## start Source excerpt

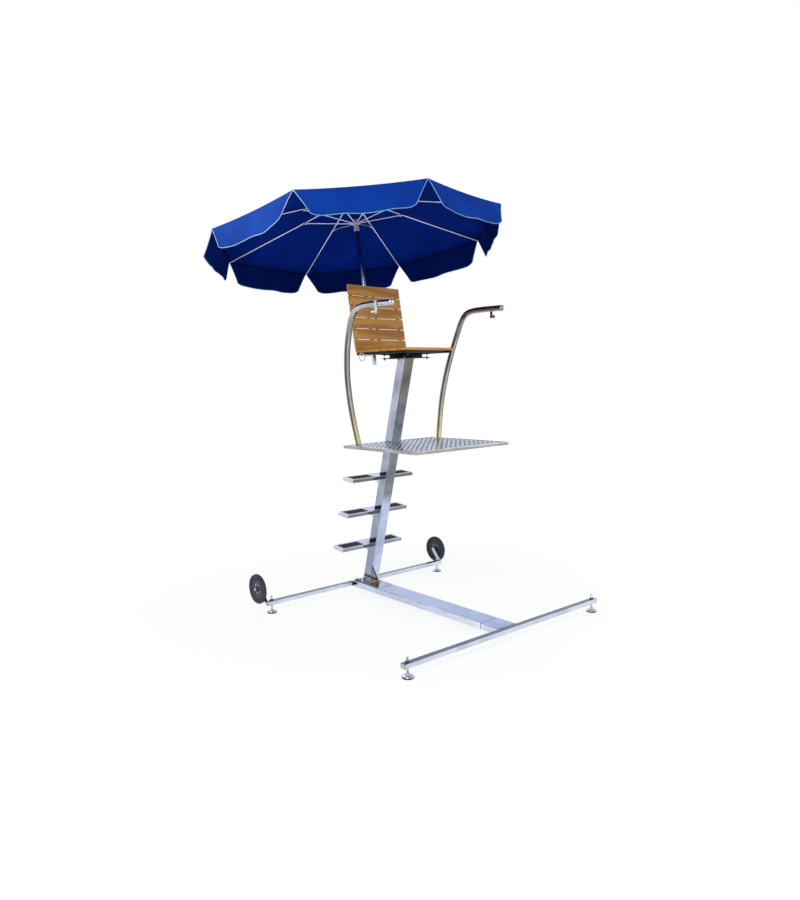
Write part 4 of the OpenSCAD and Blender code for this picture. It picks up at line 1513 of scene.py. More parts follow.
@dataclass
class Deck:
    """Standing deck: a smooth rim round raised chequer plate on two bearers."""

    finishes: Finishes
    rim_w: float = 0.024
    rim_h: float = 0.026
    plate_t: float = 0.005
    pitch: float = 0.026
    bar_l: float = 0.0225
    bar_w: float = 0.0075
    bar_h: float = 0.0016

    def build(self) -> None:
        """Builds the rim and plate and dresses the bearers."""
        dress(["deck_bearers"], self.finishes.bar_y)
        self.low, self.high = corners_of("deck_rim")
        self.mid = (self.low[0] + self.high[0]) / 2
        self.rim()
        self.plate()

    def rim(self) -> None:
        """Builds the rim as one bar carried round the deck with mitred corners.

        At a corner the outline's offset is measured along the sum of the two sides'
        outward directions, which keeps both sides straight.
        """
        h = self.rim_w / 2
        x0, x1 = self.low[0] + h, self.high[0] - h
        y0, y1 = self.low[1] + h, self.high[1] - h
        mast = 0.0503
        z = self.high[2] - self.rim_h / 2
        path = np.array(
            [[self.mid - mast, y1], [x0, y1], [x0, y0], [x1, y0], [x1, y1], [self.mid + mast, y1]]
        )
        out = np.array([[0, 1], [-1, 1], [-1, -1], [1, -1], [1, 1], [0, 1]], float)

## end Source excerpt

**Instruction**.
Emit, unaltered, the lines from the top of the listing down through the line that holds "with mitred corners."; emit nothing else.

**In response**.
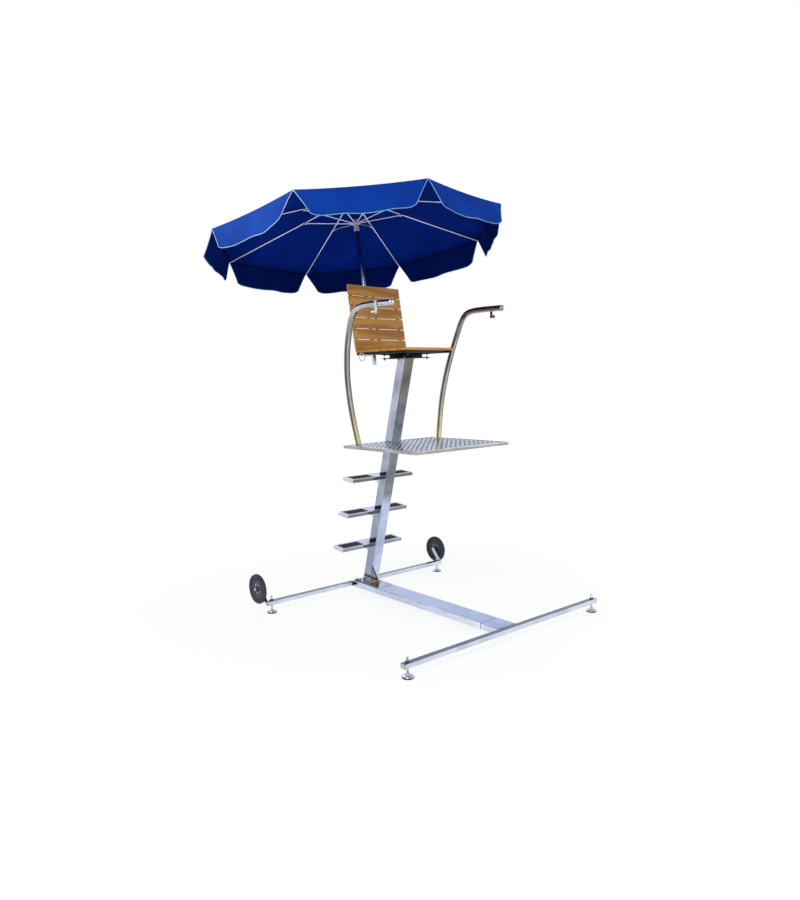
Write part 4 of the OpenSCAD and Blender code for this picture. It picks up at line 1513 of scene.py. More parts follow.
@dataclass
class Deck:
    """Standing deck: a smooth rim round raised chequer plate on two bearers."""

    finishes: Finishes
    rim_w: float = 0.024
    rim_h: float = 0.026
    plate_t: float = 0.005
    pitch: float = 0.026
    bar_l: float = 0.0225
    bar_w: float = 0.0075
    bar_h: float = 0.0016

    def build(self) -> None:
        """Builds the rim and plate and dresses the bearers."""
        dress(["deck_bearers"], self.finishes.bar_y)
        self.low, self.high = corners_of("deck_rim")
        self.mid = (self.low[0] + self.high[0]) / 2
        self.rim()
        self.plate()

    def rim(self) -> None:
        """Builds the rim as one bar carried round the deck with mitred corners.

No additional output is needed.